No futebol – como no churrasco e na caipirinha – é preciso conhecer os ingredientes, pra saber que limão não é kiwi; pra saber que açúcar não é o mesmo que adoçante; pra saber que a carne a gente assa na brasa, mas nunca no fogo! No futebol é preciso simplicidade e lógica, mas é dispensável toda invencionice. Dá quase pra escrever uma receita:
1. Você pega um CT e bota a piazada – vinda dos quatro cantos do Mundo, mas de preferência aqui mesmo do Brasil - pra jogar, sob os olhos experientes de gente que conhece o futebol, como o Bocão. De cada duas centenas de guris peneirados, sairão quatro bons jogadores, sendo um craque (e olha que o custo não é assim tão inacessível, principalmente para um Clube do porte do nosso Atlético);
2. Você pega gente que conhece o futebol e espalha - pelos quatro cantos do Mundo, mas de preferência aqui mesmo no Brasil – para espiar a gurizada que ocupada, diariamente, praças, parques, campos, ruas, quintais, escolas e CTs deste País. De cada duas centenas de guris espiados, sairão quatro bons jogadores, sendo um craque (e olha que o custo não é assim tão inacessível, principalmente para um Clube do porte do nosso Atlético);
3. Você contrata três bons jogadores, mesmo que a peso de ouro, pra incendiar a massa e fazê-la aderir aos Planos de Sócios, e fazê-la comprar ingressos avulsos, e camisas, e chaveiros, e bonés, e canecas, e toalhas, e lençóis, e tudo aquilo que possa virar dinheiro, pra depois virar time, pra depois virar História! “Meus filhos, jogador bom de bola nunca custa caro. O que custa caro é jogador perna-de-pau”;
4. Você aprende que futebol é coisa simples e que não admite invencionices, sob pena de a gente ter tudo, menos um time de futebol.

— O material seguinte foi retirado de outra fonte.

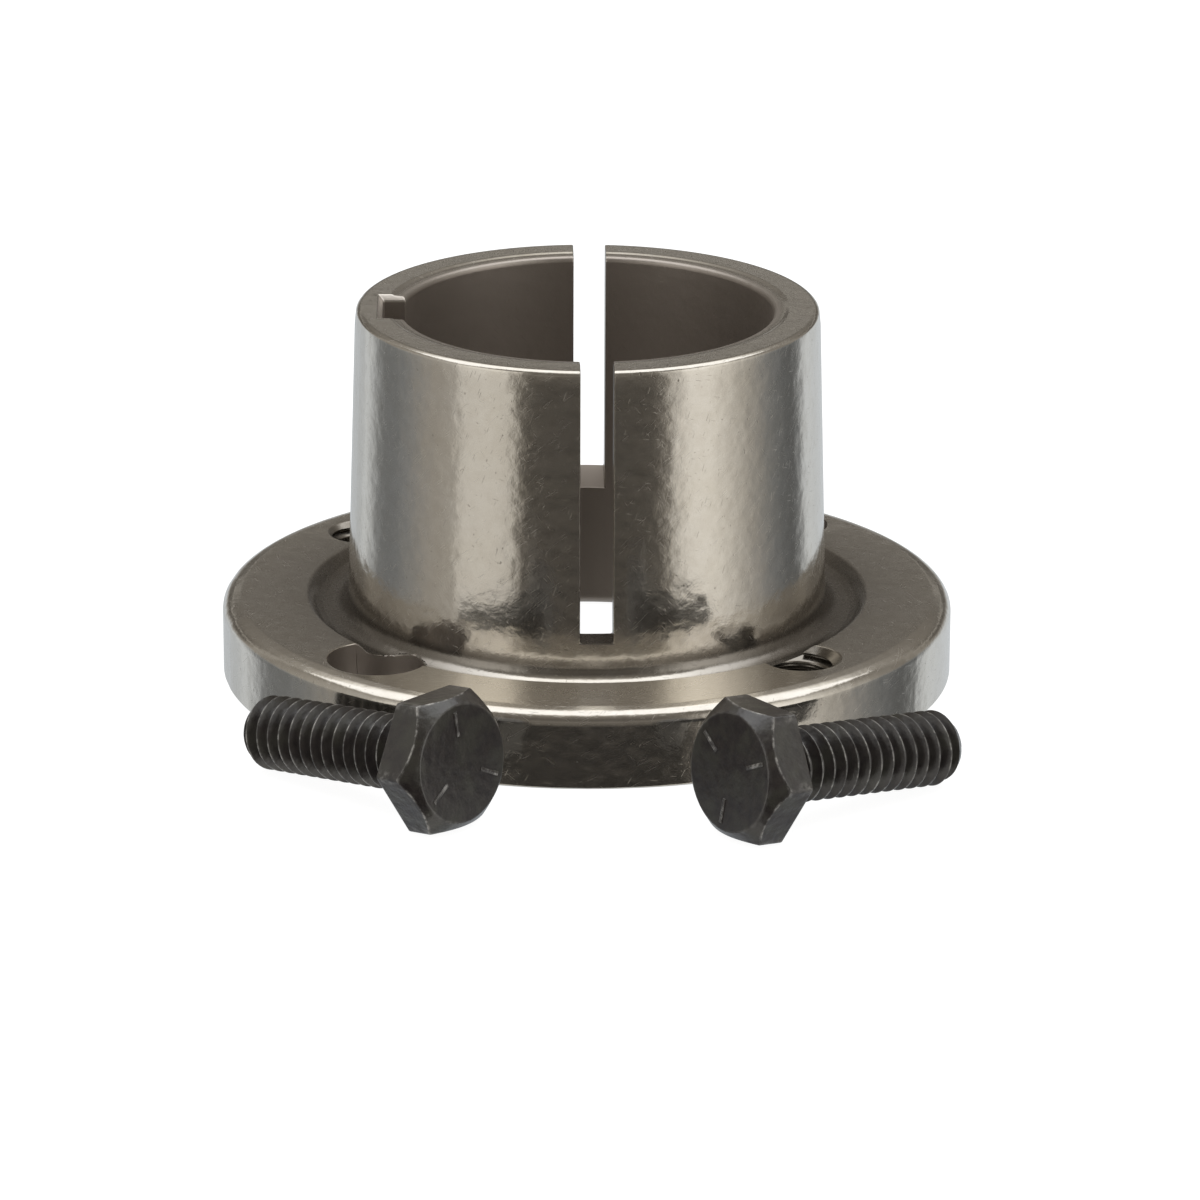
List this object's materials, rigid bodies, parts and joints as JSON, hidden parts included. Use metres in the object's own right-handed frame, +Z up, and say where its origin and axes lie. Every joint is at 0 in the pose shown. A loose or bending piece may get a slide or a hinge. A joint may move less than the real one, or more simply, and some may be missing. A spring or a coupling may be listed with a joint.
{
  "type": "split taper bushing with cap screws",
  "caption": "Flanged split taper bushing for a keyed shaft, with the hex cap screws that pull it into a tapered hub",
  "frame": {"origin": "on the resting surface, at the centre of the box around the bushing and its two screws; the bore axis is 8.1 mm behind it, towards +Y", "axes": "+Z up along the bore axis from the flange to the small end; the saw cuts face +Y and -Y, the keyway faces -X, and the screws lie on the -Y side"},
  "size_m": [0.0636, 0.0794, 0.0326],
  "materials": {
    "bushing_steel": "tumbled bare steel, warm grey",
    "screw_steel": "black oxide, satin"
  },
  "bodies": {
    "bushing": {"bushing_body": "bushing_steel"},
    "left_screw": {"left_cap_screw": "screw_steel"},
    "right_screw": {"right_cap_screw": "screw_steel"}
  },
  "joints": [
    {"name": "left_screw_lift", "type": "slide", "parent": "bushing", "child": "left_screw", "axis": [0, 0, 1], "range_m": [0, 0.045]},
    {"name": "right_screw_lift", "type": "slide", "parent": "bushing", "child": "right_screw", "axis": [0, 0, 1], "range_m": [0, 0.045]}
  ]
}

P.S.: Hoje, mando meu forte abraço para os irmãos Rubro-Negros: Fabiano Jacinto Correia, 32 anos de amor ao Atlético, e Fernando Jacinto Correia, 18 anos de vida e de Atlético, pois Atleticano que se preze já nasce Atleticano!
Por fim, mando aqui meu abração para o garoto João Vítor Fuin que, com seus 4 anos de idade, já representa o nosso Atlético na bela Cornélio Procópio-PR! Dá-lhe, Garoto!